Of the 104 books completed, I circled 53 as recommendable to others. I liked or tolerated the remaining 51 books enough to finish them but would not recommend them for one reason or another. It was a good topic of conversation. People looked at me with anywhere from awe to bewilderment. A few said they had read 100 books in 12 months. The project was different (more self-imposed pressure) and more difficult than I imagined at the outset. Only once around book 75 did I think about quitting. By book # 88, I thought, “I am going to do this!”

Many people ask for my book list. I wonder why. My reading tastes are mine, not yours. If you want book recommendations, tell me what genre you prefer and I may have some of the circled 53 titles to recommend. Better sources of recommendations are Amazon.com reviews, the NYT book reviews and top-ten-books-of-the-week lists.
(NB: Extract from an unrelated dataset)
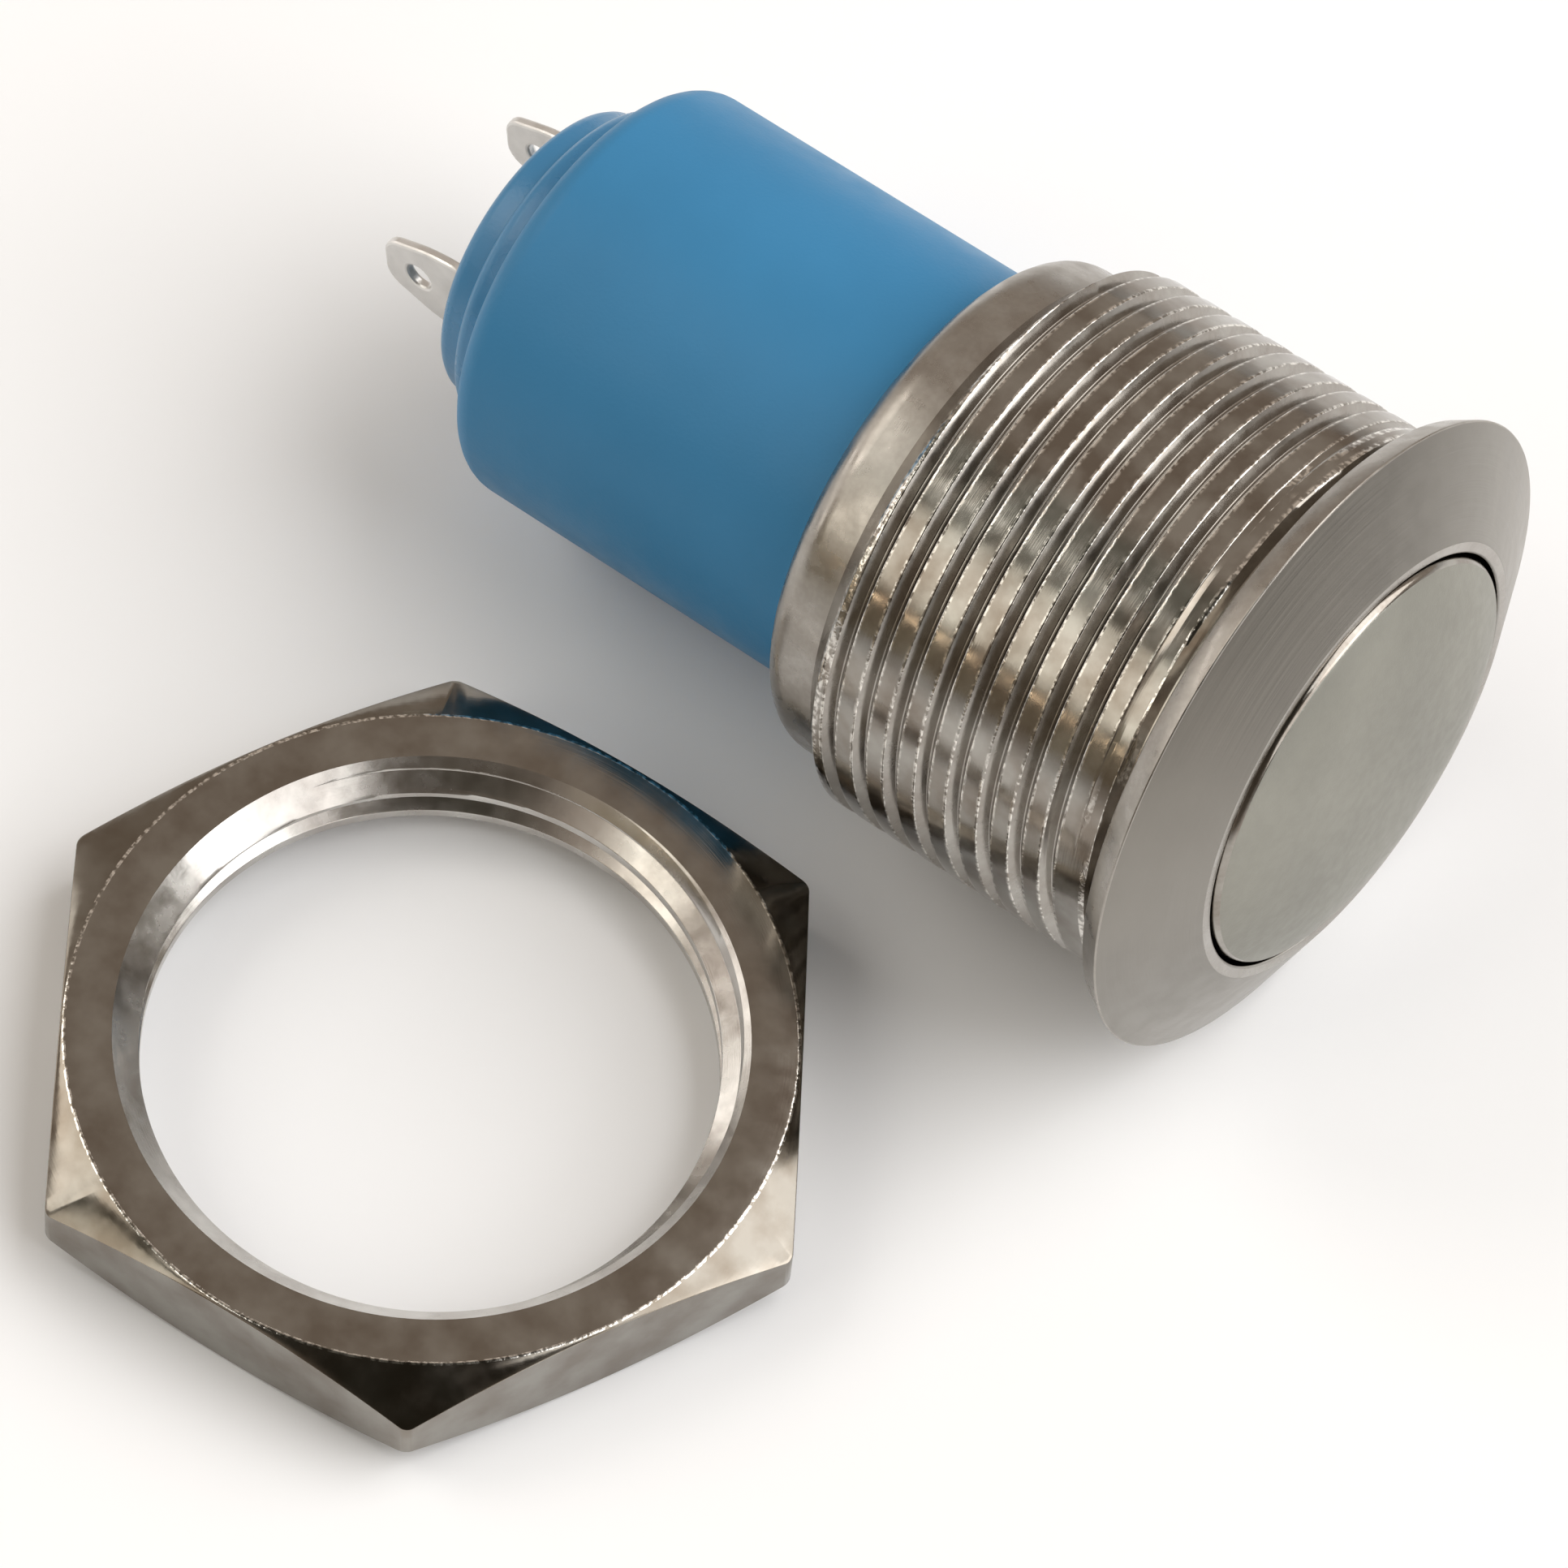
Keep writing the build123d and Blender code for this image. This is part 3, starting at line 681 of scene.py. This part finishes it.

To put things in perspective, according to USA Today, 8/21/2007, polls by Gallup, Associated Press-Ipsos and the National Endowment for the Arts stated that 53% of Americans do not read one book in a year. Of those who do read, the number of books read per year is four or nine depending upon the poll. More women read than men, more readers are college graduates and more are over the age of 50. The most popular genres are mystery and suspense. E-book readers polled revealed that 40% said they read more books than before using their e-books. Kindle readers reported they were reading 10.7% slower than reading a print book while iPad users said their rate was down 6.2%. (Wall Street Journal, 8/2/2010) One article reported that a man gloated to himself while reading on an airplane. The traveler next to him had to turn off his e-reader during take off and landing while he could continue to read his print book.

I will continue to read voraciously. I like to be transported to other countries, other times, other views of the world and others talents for writing. Reading 100 book in twelve months? Been there, done that.